À exceção de dois estados, a regra de eleição dos delegados é a mesma no país: o vencedor da votação popular em cada estado leva todas as vagas que o estado tem no colégio. Obama venceu na Califórnia, obtendo por isso todos os 55 delegados californianos. No total, o presidente amealhou nada menos que 332 delegados, enquanto seu adversário pôde atingir apenas 206. Sua vantagem no voto popular, porém, não chega a quatro pontos percentuais neste momento da apuração (50,8% a 47,5%, com outros candidatos atingindo percentuais abaixo de 1%).

O que aconteceria se a regra da eleição presidencial brasileira fosse a mesma? Não sabemos, é claro, pois provavelmente as campanhas dos candidatos e os eleitores reagiriam ao sistema de maneira diferente do que sob a regra do segundo turno, atualmente vigente. É possível, no entanto, simular resultados de eleições passadas, entendendo em nosso contexto como funcionaria um colégio eleitoral.

Na eleição de 2010, por exemplo, Dilma Rousseff (PT), com quase 47% dos votos no primeiro turno, obteria 403 de um total de 594 delegados (correspondendo ao número total de deputados federais e senadores do Brasil). Isso porque a atual presidente ganhou em muitos estados, vários deles com grandes eleitorados e muitos deputados federais: MG, RJ, ES, RS, PE, CE, BA, MA, RN, PB, AL, SE, PI, GO, AM, PA, AP e TO. O segundo colocado, José Serra (PSDB), com 32,6% do voto popular, receberia somente 180 delegados, correspondendo à sua vitória nos seguintes estados: SP, PR, SC, MT, MS, RO, RR e AC. Marina Silva (PV), por fim, ainda que com mais de 19% do voto popular, receberia míseros 11 delegados, em virtude de ter chegado à frente no Distrito Federal.

Mesmo na eleição presidencial de 1955, bastante competitiva, o primeiro colocado poderia exibir números vistosos em um hipotético colégio eleitoral. Juscelino Kubitschek (PSD) amealharia nada menos que 254 delegados, de um total de 412, apesar de ter recebido os votos de apenas 35% dos eleitores. Seus adversários, Juarez Távora (UDN) e Adhemar de Barros (PSP), ficariam com 83 e 75 delegados, respectivamente (30% do voto popular foi para Távora e 25% para Barros).
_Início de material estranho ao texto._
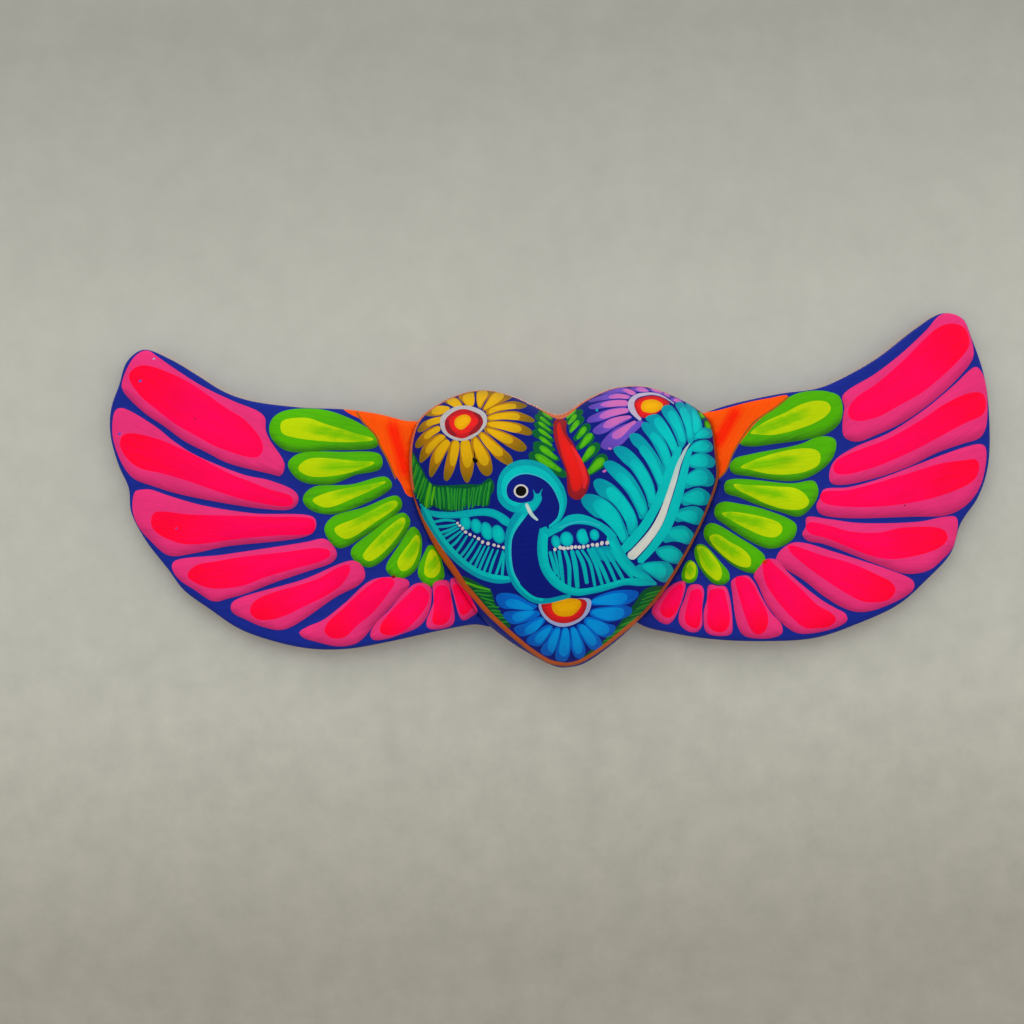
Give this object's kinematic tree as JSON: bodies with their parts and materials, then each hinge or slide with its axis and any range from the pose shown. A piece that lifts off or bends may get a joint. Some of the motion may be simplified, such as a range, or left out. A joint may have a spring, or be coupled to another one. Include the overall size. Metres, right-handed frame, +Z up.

Como se pode depreender, a regra do Colégio Eleitoral pode nem exibir grande discrepância em relação à definição do nome do vencedor na comparação com outros sistemas eleitorais majoritários. Nos EUA, é precisamente isso o que acontece em geral: em apenas três eleições presidenciais o primeiro colocado na votação popular não foi o vitorioso no colégio. O problema maior do mecanismo reside na força desproporcional que ele dá a estados que não se inclinam de antemão para nenhum candidato. Os estados nos quais o vitorioso já está claro mal são visitados pelos presidenciáveis durante a campanha eleitoral e recebem por conseguinte menos atenção e informação das principais candidaturas.